Recall the standard regression model and observe the similarities with the commonly used expression in linear algebra written below:

\begin{aligned} \mathbf{y} &= \mathbf{X}\mathbf{\beta} \\ b &= Ax \end{aligned}

Thus, the OLS regression can be motivated as a means of finding the projection of $\mathbf{y}$ on the space span by $\mathbf{X}$.2 Or to put it another way, we want to find the vector $\beta$ that would be the closest to $\mathbf{y}$.  Notice that $(\mathbf{y} - \mathbf{X}\beta)$ is orthogonal to $Span (\mathbf{X})$ i.e. it is in the left nullspace of $\mathbf{X}$. By the definition of nullspace:

\begin{aligned} \mathbf{X}'(\mathbf{y} -\mathbf{X}\hat{\beta}) &= 0 \\ \mathbf{X}'\mathbf{y} &= \mathbf{X}'\mathbf{X}\hat{\beta} \\ \hat{\beta} &= (\mathbf{X}'\mathbf{X})^{-1}\mathbf{X}'\mathbf{y} \end{aligned}

Notes:

1. $\mathbf{X}\hat{\beta} = \mathbf{X}(\mathbf{X}'\mathbf{X})^{-1}\mathbf{X}'\mathbf{y} = P_{x}$ is also known as the orthogonal projection matrix. The matrix is $n~\times~n$ dimension. As given by its name, for any vector $b \in R^{n}$, $P_{x}b \in Span(X)$.

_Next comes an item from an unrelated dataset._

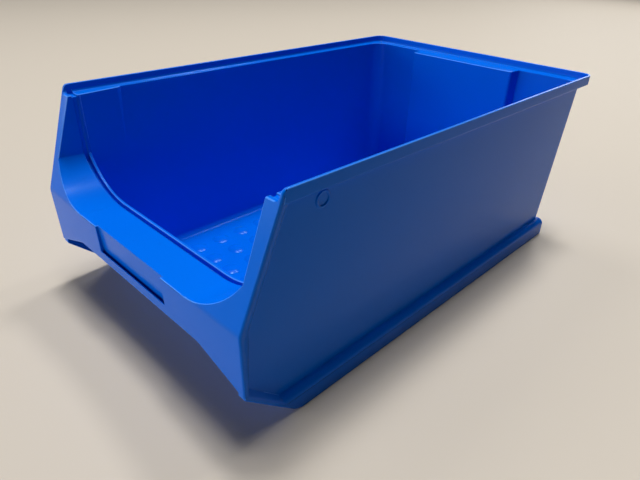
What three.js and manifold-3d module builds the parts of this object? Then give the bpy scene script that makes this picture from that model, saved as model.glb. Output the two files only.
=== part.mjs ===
// Stackable open-front storage bin, moulded in one piece. Millimetres, +Z up, front towards -Y,
// origin on the table under the middle of the bin.
import * as THREE from "three";
import { ConvexGeometry } from "three/addons/geometries/ConvexGeometry.js";
import { mergeVertices } from "three/addons/utils/BufferGeometryUtils.js";
import Module from "manifold-3d";

// ---------------------------------------------------------------- driving dimensions
const LENGTH = 500;
const WIDTH = 310;
const HEIGHT = 200;
const WALL = 2.6; // thickness of every moulded wall
const BEYOND = 20; // how far a cutting solid runs past what it cuts
const OVERLAP = 1; // how far two solids that are joined, or cut one after the other, run into each other
const CORNER_STEPS = 6;

// rim: a lip that stands on a ledge, outside the walls, so that the next bin's rails drop inside it
const LIP = 2.5;
const LIP_DEPTH = 8.3;
const RIM_BAND = 11;
const RIM_CORNER = 12;
const LEDGE_Z = HEIGHT - LIP_DEPTH;
const RIM_BOTTOM = HEIGHT - RIM_BAND;

// outer faces of the walls, which draw in towards the floor
const SIDE_TOP = WIDTH / 2 - 5;
const SIDE_FOOT = SIDE_TOP - 8;
const BACK_TOP = LENGTH / 2 - 9.5;
const BACK_FOOT = BACK_TOP - 3.5;
const BACK_CORNER = 18;

// side outline of the front, from the floor up: sloping heel, upright skirt, raked posts
const FRONT = -LENGTH / 2;
const BELLY_Z = 105;
const TOP_SETBACK = 34.6;
const CHIN_Z = 47;
const CHIN_SETBACK = 1.5;
const HEEL_END = 58;
const HEEL_FOOT = [[HEEL_END, 0], [50, 3], [44, 8]]; // setback and height of the heel's rounded foot

// inside of the bin
const FLOOR_Z = WALL;
const FLOOR_FILLET = 7;
const FILLET_STEPS = 4;
const FRONT_WALL_TOP = FRONT + 43;
const FRONT_WALL_FOOT = FRONT + 60.6;
const INNER_CORNER = BACK_CORNER - WALL;
const INNER_FRONT_CORNER = 5;

// scoop: the U-shaped opening above the front grip, flat in the middle with an elliptical rise each side
const SCOOP_Z = 102;
const SCOOP_FLAT = 79;
const SCOOP_REACH = 70;
const SCOOP_RISE = 63;
const POST_INNER = 141;
const SCOOP_STEPS = 14;
const SCOOP_SWEEP = Math.asin((POST_INNER - SCOOP_FLAT) / SCOOP_REACH); // the ellipse ends at the posts
const HAND_ROOM_TOP = 118;

// slot for a front window, between the grip and the bin's own front wall
const SLOT_FRONT = FRONT + 36.2;
const SLOT_BACK = FRONT + 40.4;
const SLOT_DEPTH = 4.5;
const SLOT_SIDE = 1;
const SLOT_MOUTH = 1.5; // how far the slot's wider mouth reaches down from the ledge
const UNDER_SLOT = 12; // the wall in front of the slot goes this far below the scoop
const UNDER_SLOT_BEND = 20;

// pads that thicken the side walls behind the posts, and carry a wider ledge
const PAD_START = SLOT_BACK;
const PAD_END = FRONT + 83;
const PAD_END_INNER = 144.8;
const PAD_CHAMFER = 2;

// label pocket in the front skirt
const POCKET_HALF = 53;
const POCKET_DEPTH = 4.2;
const POCKET_BOTTOM = 69;
const POCKET_LIP_TOP = 77;
const POCKET_LIP = 2.1;
const SKIRT_EDGE = [[92, 67.3], [101, 66], [114, 62.6], [149, 49]]; // half width and height of its lower edge

// stacking rails along the foot of both sides, and the border that carries them up the front edge
const RAIL_HALF = 150.4;
const RAIL_TOP = 21;
const RAIL_ROUND = 7;
const RAIL_STEPS = 3;
const RAIL_BACK = FRONT + 479.6;
const BORDER = 6;
const CHANNEL_INNER = [[142.3, 8], [140.6, 5], [137, 0]]; // follows the floor fillet above it

// hand recess down the middle of the back wall
const GRIP_BACK_HALF = 73;
const GRIP_FRONT_HALF = 71.5;
const GRIP_DEPTH = 18;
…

2. $\mathbf{y} - \mathbf{X}\hat{\beta}$ is simply the vector of residuals and can be written in the following form:

\begin{aligned} \hat{u} &= \mathbf{y} - \mathbf{X}\hat{\beta} \\ &= \mathbf{y} - P_{x}\mathbf{y} \\ &= (I_{n} - P_{x})\mathbf{y} \\ &= M_{x}\mathbf{y} \end{aligned}

$M_{x}$ is the projection onto the space orthogonal to $Span(X)$.

1. The projection matrices have the following four properties: $P_{x} + M_{x} = I_{n}$, Symmetry ($A'=A$), Idempotent ($AA=A$), Orthogonal ($P_{x}M_{x} = 0$).

2. As a fun exercise one can try to derive the OLS formula for a weighted regression $\mathbf{W}\mathbf{X}\beta = \mathbf{W}\mathbf{y}$ where $\mathbf{W}$ is an $n \times n$ matrix of weights using the same idea.
2. The span of the vectors in $\mathbf{X}$ (column space) is the set of all vectors in $R^{n}$ that can be written as linear combinations of the columns of $\mathbf{X}$